Yes—the steps are signal-chain based, not panel-specific.
Final Verdict
If YouTube TV 4K washed out on Panasonic is driving you crazy, align range, pick the right HDR variant for your room (IQ/Adaptive by day, Dark/non-Adaptive by night), and keep your device on Match frame rate/dynamic range. Pair that with a clean HDMI path and Ultra High Speed cable, and the picture snaps into place—vibrant, natural, and stable. 🌟📺
This guide applies to the following Panasonic TVs:
- Fire TV models (2024–2025):
Z95B (55/65/77″), Z95A (55/65″), Z93A (77″), Z85A (55/65″), and W95A Mini-LED (55–85″).

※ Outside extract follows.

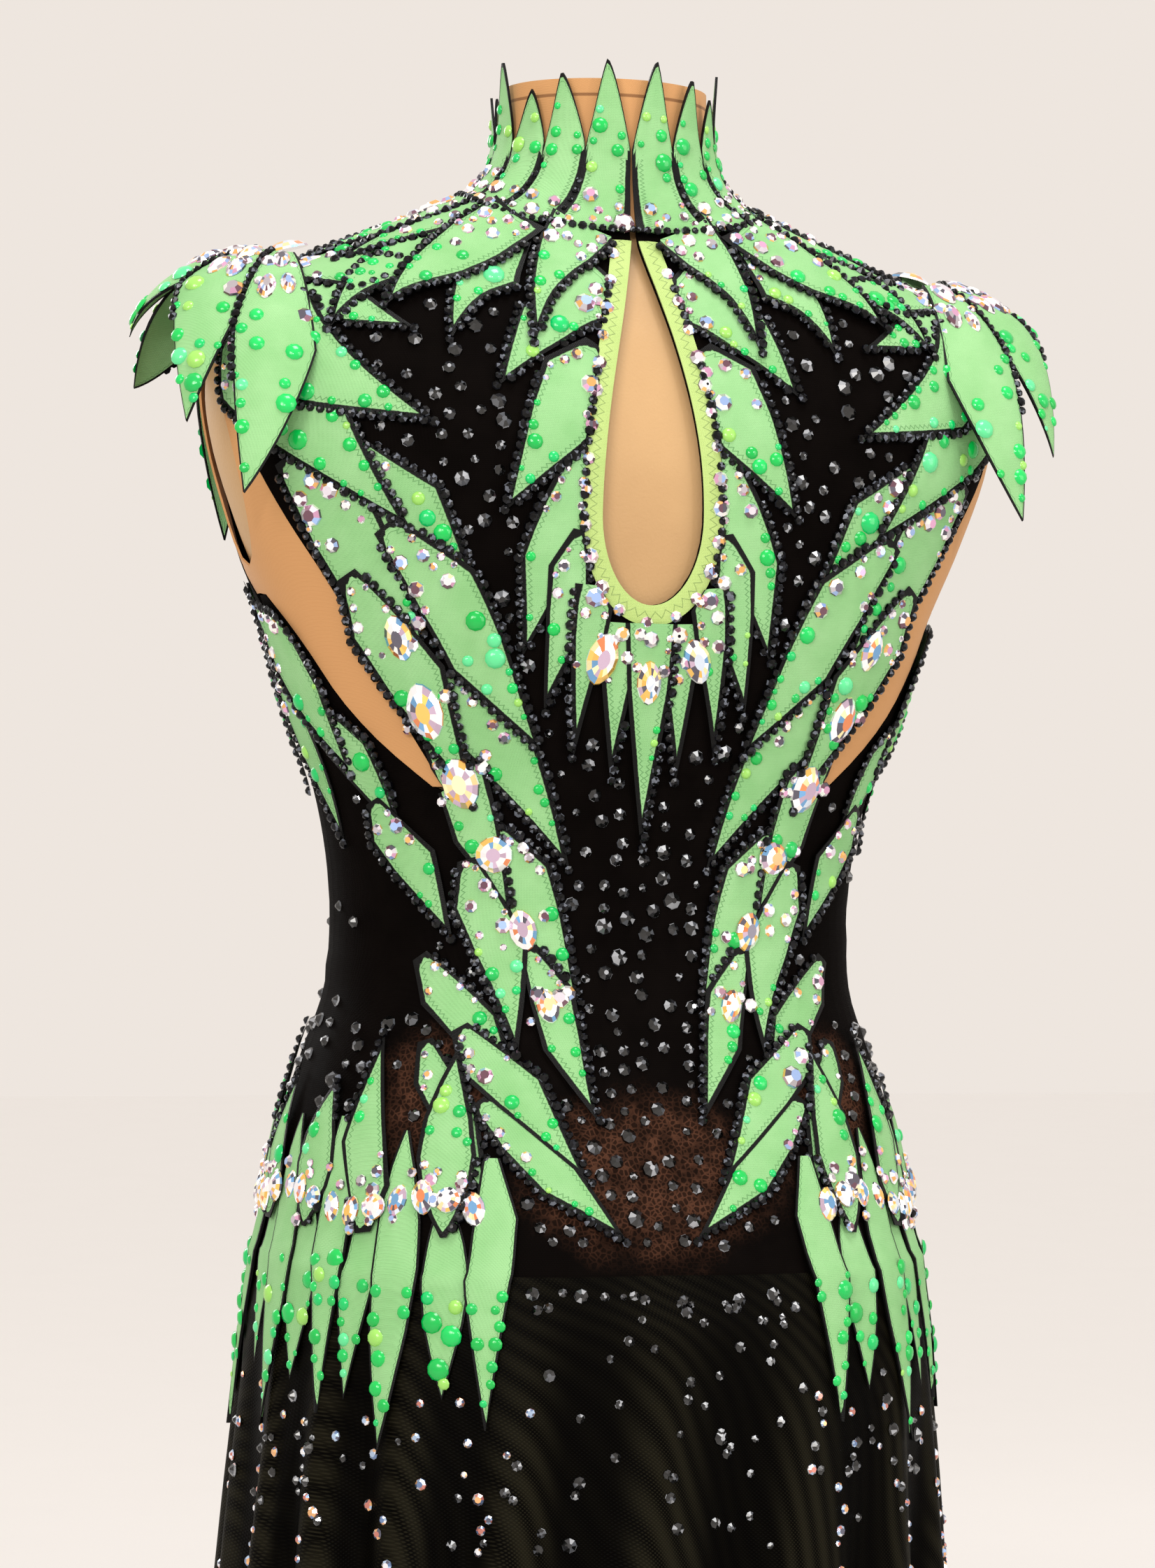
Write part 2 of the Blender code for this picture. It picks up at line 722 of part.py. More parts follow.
def make_brief(parent):
    """The black brief under the skirt, cut higher at the legs."""
    turns = np.arange(0, 360, 9.0)
    low = 0.776 + 0.044 * np.abs(np.sin(np.radians(turns))) ** 3
    high = HIP_SEAM - 0.004
    rows = 3
    grid = []
    for r in range(rows):
        station = low + (high - low) * r / (rows - 1)
        grid.append(over_body(turns, station, np.full(len(turns), FIT)))
    faces = grid_faces(rows, len(turns), closed=True)
    points = np.array(grid).reshape(-1, 3)
    thicken(mesh_object("brief", points, faces, BLACK_CLOTH, parent), MESH_WALL)


def over_hip(turn, height, lift):
    """A point over the bodice above the hip seam, and over the skirt's flutes below it."""
    turn = np.asarray(turn, float)
    height = np.asarray(height, float)
    bodice = over_body(turn, height, BODICE_OUTSIDE + lift)
    off_skirt = flute_depth(height) + SKIRT_WALL + lift
    low = np.minimum(height, HIP_SEAM)
    skirt = skirt_point(turn, low) + skirt_outward(turn, low) * off_skirt[..., None]
    share = np.clip((HIP_SEAM + 0.014 - height) / 0.013, 0, 1)[..., None]
    return bodice * (1 - share) + skirt * share


class HipLeaf(NamedTuple):
    """A hanging leaf: its root, its tip and its widest half width."""

    turn: float
    lean: float
    root: float
    tip: float
    half_width: float


def hip_leaves():
    """The hanging leaves, five to a quarter of the hip, longer towards the sides."""
    leaves = []
    turns = (30.0, 47.0, 63.0, 78.5, 94.0, 109.0, 123.5, 138.0, 152.0, 166.0)
    for i, turn in enumerate(turns):
        long = 0.5 + 0.5 * math.sin(math.radians(turn))
        tip = 0.846 - 0.040 * long - 0.010 * math.sin(2.1 * i)
        root = 0.934 - 0.012 * math.cos(math.radians(2 * turn)) + 0.004 * math.sin(1.3 * i)
        leaves.append(HipLeaf(turn, 1.6 * math.sin(1.9 * i), root, tip, 0.0115))
    return leaves


def leaf_half_width(share):
    """A leaf's half width along it as a share of its widest: narrow root, full middle, sharp tip."""
    body = np.sin(np.pi * np.clip(share, 0, 1) ** 0.82)
    return 0.04 + 0.96 * np.clip(body, 0, 1) ** 0.85


def make_hip_leaves(parent):
    """The leaves that hang from the hip over the skirt, on both sides."""
    number = 0
    across = 3
    for sign in (1, -1):
        for leaf in hip_leaves():
            number += 1
            below = HIP_SEAM + 0.001 - leaf.tip
            height = np.array([
                leaf.root, (leaf.root + HIP_SEAM + 0.014) / 2, HIP_SEAM + 0.014, HIP_SEAM + 0.001,
                leaf.tip + 0.66 * below, leaf.tip + 0.30 * below, leaf.tip,
            ])
            rows = len(height)
            share = (leaf.root - height) / (leaf.root - leaf.tip)
            middle = leaf.turn + leaf.lean * share
            around = np.linalg.norm(
                body_point(middle + 0.5, height) - body_point(middle - 0.5, height), axis=-1
            )
            half = leaf.half_width * leaf_half_width(share) / around
            grid = []
            for r in range(rows):
                turns = middle[r] + half[r] * np.linspace(-1, 1, across)
                level = np.full(across, height[r])
                grid.append(over_hip(turns * sign, level, np.full(across, 2 * PLY)))
            faces = grid_faces(rows, across)
            if sign > 0:
                faces = [tuple(reversed(face)) for face in faces]
            points = np.array(grid).reshape(-1, 3)
            name = f"hip_leaf_{number:02d}"
            thicken(mesh_object(name, points, faces, GREEN_CLOTH, parent), LEAF_WALL)


CAP_ROOT = (0.1503, -0.006, 1.3341)


def cap_point(reach_share, heading):
    """The shoulder cap's surface on the right: an umbrella from the shoulder's point.

    The heading is in degrees from straight out, less than 0 towards the back.
    """
    to_side = np.sin(np.radians(heading)) ** 2
    reach = 0.070 + 0.010 * to_side
    drop = 0.040 + 0.090 * to_side
    angle = np.radians(78.0) * reach_share
    out = reach * np.sin(angle) / math.sin(math.radians(78.0))
    down = drop * (1 - np.cos(angle)) / (1 - math.cos(math.radians(78.0)))
    x = CAP_ROOT[0] + out * np.cos(np.radians(heading))
    y = CAP_ROOT[1] + out * np.sin(np.radians(heading))
    return np.stack([x, y, CAP_ROOT[2] - down], axis=-1)


def make_caps(parent):
    """The leaves that fan out from each shoulder's point, each its own piece."""
    rows = 7
    joined = 0.68
    for side, sign in (("right", 1), ("left", -1)):
        for i in range(CAP_LEAVES):
            heading = CAP_SPREAD * (i - (CAP_LEAVES - 1) / 2)
            grid = []
            for share in np.linspace(0.16, 1.0, rows):
                narrowing = min(1.0, (1.0 - share) / (1.0 - joined))
                half = (CAP_SPREAD / 2 - 0.35 / share) * narrowing**0.8 + 0.25
                headings = heading + half * np.linspace(-1, 1, 5)
                points = cap_point(np.full(5, share), headings)
                points[:, 0] *= sign
                grid.append(points)
            faces = grid_faces(rows, 5)
            if sign < 0:
                faces = [tuple(reversed(face)) for face in faces]
            flat = np.array(grid).reshape(-1, 3)
            name = f"cap_{side}_{i + 1}"
            thicken(mesh_object(name, flat, faces, GREEN_CLOTH, parent), LEAF_WALL)


class Stone(NamedTuple):
    """A large stone on the wearer's right of the back: its place, its turn on the cloth and its size."""

    turn: float
    height: float
    lean: float
    half_length: float
    half_width: float


LARGE_STONES = (
    Stone(46.0, 1.158, 16.0, 0.0110, 0.0065),
    Stone(42.5, 1.126, 16.0, 0.0115, 0.0070),
    Stone(37.5, 1.094, 18.0, 0.0110, 0.0075),
    Stone(31.5, 1.062, 0.0, 0.0090, 0.0090),
    Stone(25.5, 1.028, 16.0, 0.0105, 0.0070),
    Stone(20.0, 0.994, 16.0, 0.0095, 0.0060),
    Stone(8.5, 1.150, -16.0, 0.0115, 0.0070),
)


def make_large_stones(parent):
    """The largest stones, in mirrored pairs: a flat back, and a ring of facets up to a flat table."""
    sides = 8
    step = 2 * math.pi / sides
    rings = ((1.0, 0.0), (0.56, 0.0040))
    for side, sign in (("right", 1), ("left", -1)):
        for number, stone in enumerate(LARGE_STONES, 1):
            station = float(STATION_OF_HEIGHT(stone.height))
            facing = Vector(outward(stone.turn * sign, station))
            across = Vector((0, 0, 1)).cross(facing).normalized()
            up = facing.cross(across)
            lean = math.radians(stone.lean * sign)
            along = up * math.cos(lean) + across * math.sin(lean)
            aside = along.cross(facing)
            foot = Vector(over_body(stone.turn * sign, station, BODICE_OUTSIDE + STONE_GAP))
            points = []
            for reach, rise in rings:
                for i in range(sides):
                    length = math.cos(i * step) * stone.half_length * reach
                    width = math.sin(i * step) * stone.half_width * reach
                    points.append(foot + along * length + aside * width + facing * rise)
            faces = grid_faces(len(rings), sides, closed=True)
            faces.append(tuple(reversed(range(sides))))
            faces.append(tuple(range(len(points) - sides, len(points))))
            shape = bmesh.new()
            for point in points:
                shape.verts.new(point)
            shape.verts.ensure_lookup_table()
            for face in faces:
                shape.faces.new([shape.verts[i] for i in face])
            bmesh.ops.recalc_face_normals(shape, faces=shape.faces)
            mesh = bpy.data.meshes.new(f"stone_{side}_{number}")
            shape.to_mesh(mesh)
            shape.free()
            mesh.materials.append(new_material(CRYSTAL))
            item = bpy.data.objects.new(mesh.name, mesh)
            PARTS.objects.link(item)
            item.parent = parent


def make_neck_button(parent):
    """The cut stone that buttons the collar over the keyhole."""
    station = float(neckline(0.0)) + 0.004
    turn = -3.0
    place = over_body(turn, station, COLLAR_LIFT + LEAF_WALL + 3 * PLY)
    mesh = bpy.data.meshes.new("neck_button")
    shape = bmesh.new()
    bmesh.ops.create_cone(
        shape, cap_ends=True, segments=12, radius1=0.0055, radius2=0.0030, depth=0.0036
    )
    shape.to_mesh(mesh)
    shape.free()
    mesh.materials.append(new_material(CRYSTAL))
    button = bpy.data.objects.new("neck_button", mesh)
    PARTS.objects.link(button)
    button.parent = parent
    facing = Vector(outward(turn, station))
    button.rotation_euler = facing.to_track_quat("Z", "Y").to_euler()
    button.location = Vector(place) + facing * 0.0018


def main():
    """Builds the stand, the form and the dress."""
    root = bpy.data.objects.new("skating_dress", None)
    PARTS.objects.link(root)
    make_stand(root)
    make_form(root)
    make_mesh_sides(root)
    make_mesh_collar(root)
    make_bodice(root)
    make_keyhole_binding(root)
    make_collar(root)
    make_neck_button(root)
    make_large_stones(root)
    make_caps(root)
    make_brief(root)
    make_skirt(root)
    make_hip_leaves(root)


for old in list(bpy.data.objects):
    bpy.data.objects.remove(old)
PARTS = bpy.data.collections.new("skating_dress_parts")
CUTTERS = bpy.data.collections.new("cutters")
bpy.context.scene.collection.children.link(PARTS)
bpy.context.scene.collection.children.link(CUTTERS)
main()
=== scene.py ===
"""A figure skating dress on a dress form, dressed for its render.

Metres, +Z up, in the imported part's frame: the dress's back faces -Y and +X is the wearer's right.
A place on the body is given by its turn, in degrees round from the back's centre, and its station,
which is the height up to the shoulder's ball and from there the way along the shoulder and up the neck.
"""

import logging
import math
from dataclasses import dataclass, field
from enum import Enum
from itertools import product
from typing import Callable, NamedTuple, Sequence

import bpy
import numpy as np
from mathutils import Matrix, Vector
from mathutils.kdtree import KDTree


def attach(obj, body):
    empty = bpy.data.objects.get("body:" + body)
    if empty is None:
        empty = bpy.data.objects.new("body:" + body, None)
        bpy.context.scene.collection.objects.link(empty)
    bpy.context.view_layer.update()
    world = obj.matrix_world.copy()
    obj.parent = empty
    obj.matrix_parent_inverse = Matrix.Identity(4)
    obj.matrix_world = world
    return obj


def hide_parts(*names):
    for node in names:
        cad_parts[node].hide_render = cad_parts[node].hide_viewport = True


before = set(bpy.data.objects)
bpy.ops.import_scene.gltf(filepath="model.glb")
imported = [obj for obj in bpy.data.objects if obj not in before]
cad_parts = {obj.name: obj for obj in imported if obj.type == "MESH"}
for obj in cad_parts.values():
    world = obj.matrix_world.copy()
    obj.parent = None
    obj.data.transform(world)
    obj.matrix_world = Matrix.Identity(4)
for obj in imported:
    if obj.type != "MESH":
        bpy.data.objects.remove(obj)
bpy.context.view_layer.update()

LOG = logging.getLogger("skating_dress")
Array = np.ndarray
Face = tuple[int, ...]
Pair = tuple[float, float]
Row = tuple[float, ...]
Line = Callable[[float], float]
Hidden = Callable[[Array], bool]

UP = np.array((0.0, 0.0, 1.0))
FULL_TURN = 6.283  # in radians, for the shader nodes
HIP_SEAM = 0.880  # the height of the seam that holds the skirt
HEM = 0.600  # the skirt's lower edge
FIT = 0.0012  # from the form to the bodice's inner face
BODICE_OUTSIDE = 0.0027  # from the form to the bodice's outer face
SEWN_WALL = 0.0006  # of a leaf sewn flat
HUNG_WALL = 0.0012  # of a leaf that hangs free
FREE_LEAF_MAP = 2.0  # narrows the black edging of a leaf that hangs free
LAYER_RISE = 0.00055  # from one layer of sewn leaves to the next
JET_SEAT = 0.0002  # from a leaf's face to a jet sewn on it
STRETCH = 1.06  # how much larger stretch cloth is as worn than as cut
BACK, FRONT = "bodice_back_cloth", "bodice_front_cloth"


class SmoothLine:
    """A smooth curve through points, which rises and falls only where the points do."""

    def __init__(self, x: Row, y: Row) -> None:
        """Fits the curve.

        Args:
            x: The places of the points, rising.
            y: Their values.
        """
        self.x, self.y = np.array(x, float), np.array(y, float)
        step = np.diff(self.y) / np.diff(self.x)
        slopes = np.concatenate([[step[0]], (step[:-1] + step[1:]) / 2, [step[-1]]])
        for i in range(1, len(self.x) - 1):
            if step[i - 1] * step[i] <= 0:
                slopes[i] = 0.0
            else:
                slopes[i] = np.sign(slopes[i]) * min(abs(slopes[i]), 3 * abs(step[i - 1]), 3 * abs(step[i]))
        self.slopes = slopes

    def __call__(self, at: Array | float) -> Array:
        """The curve's value at one place or many.

        Args:
            at: The places.

        Returns:
            The values.
        """
        at = np.clip(np.asarray(at, float), self.x[0], self.x[-1])
        i = np.clip(np.searchsorted(self.x, at, side="right") - 1, 0, len(self.x) - 2)
        width = self.x[i + 1] - self.x[i]
        s = (at - self.x[i]) / width
        ends = self.y[i] * (1 + 2 * s) * (1 - s) ** 2 + self.y[i + 1] * s**2 * (3 - 2 * s)
        bend = self.slopes[i] * s * (1 - s) ** 2 - self.slopes[i + 1] * s**2 * (1 - s)
        return ends + width * bend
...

Notes: These run Fire TV OS and support Match Frame Rate / Dynamic Range at the device level. App behavior (including YouTube TV) is managed by Fire TV and the app itself. - My Home Screen models (2017+ 4K):
Panasonic 4K TVs with My Home Screen that start with the model prefixes EZ/EX, FZ/FX, GZ/GX (and later).
Notes: App availability and picture labels may vary slightly by region/firmware. Use Filmmaker/True Cinema as your base, then switch between Dolby Vision IQ / HDR10+ Adaptive (bright rooms) and Dark / non-Adaptive variants (dark rooms).
Model & Firmware Variations (Names Can Differ)
Menu paths and labels can vary by model/year/firmware. If a label differs, match the function (e.g., Black Level/Range, Tone-mapping, Ambient/Intelligent Sensing). Always update TV firmware and the YouTube TV app before testing.